At Alcatraz, guides give people the rules of the island, and then set them free to explore, something prisoners there were never allowed to do when it operated from 1934 to 1963. While most of the island is in disrepair, the prison area is better kept because it houses the bulk of the island’s attractions. Be warned, though, the audio tour people take does not point out the cell of Alcatraz’ most famous resident, Al Capone, as I expected it to based on material I read prior to our trip. That’s because his exact cell isn’t known, as he spent most of his time there in the ward battling syphilis.

The audio tour does walk people through a 1962 escape attempt that may or may not have been successful, depending on whether or not you believe the two escapees were able to swim across the cold and swirling waters of San Francisco Bay to safety. I believe it, because tour guides told people hundreds of people, including children, swim it annually.

Alcatraz is a must for anyone visiting San Francisco. The history is too rich for it not to be an enjoyable visit.

Walking back to the cable car following our journey to Alcatraz, a homeless man jumped out of some fake bushes he was holding, scaring me more than anything on the island. Because he scared me, he said I needed to pay up. For a moment, I considered doing so, but Jenny and I stuck to our philosophy of not giving any money to panhandlers, as we were warned not to.

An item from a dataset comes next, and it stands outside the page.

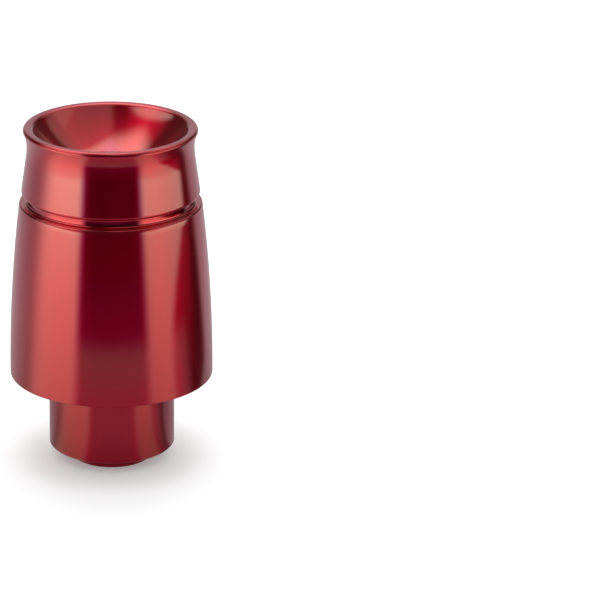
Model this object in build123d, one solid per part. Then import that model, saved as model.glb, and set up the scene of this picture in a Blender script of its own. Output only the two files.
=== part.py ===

Homelessness is a big problem in San Francisco, as it is in many other big cities and even quite a few not so big cities, and it’s difficult seeing so many people literally living on the streets. While some of them, such as the bush scarer, seem to be alright with trying to convince people to give them money, others clearly have mental or substance-abuse problems that truly need more help than a few coins from tourists can provide. I wish I knew the answer to help them.

The next day, our final full day in the city, Jenny and I hopped on a bus to Golden Gate Park where we had lunch in the Japanese Tea Gardens. While the food wasn’t anything special, the squirrels and birds that feed out of peoples’ hands was a spectacle to behold.

Following lunch, we decided to walk to the beach, not realizing it was a four-mile journey through the park and several blocks of streets. Although there was a heavy mist, the trip was worth it once we arrived at the beach where I enjoyed watching surfers take on the waves.

The final part of our day was spent back at the Golden Gate Bridge, Ghirardelli Square and China Town, which was busy preparing for its upcoming new year celebration. The day ended in an alleyway in the downtown area full of eight different restaurants. We chose a neat Italian-Greek restaurant that was the perfect ending to a great trip.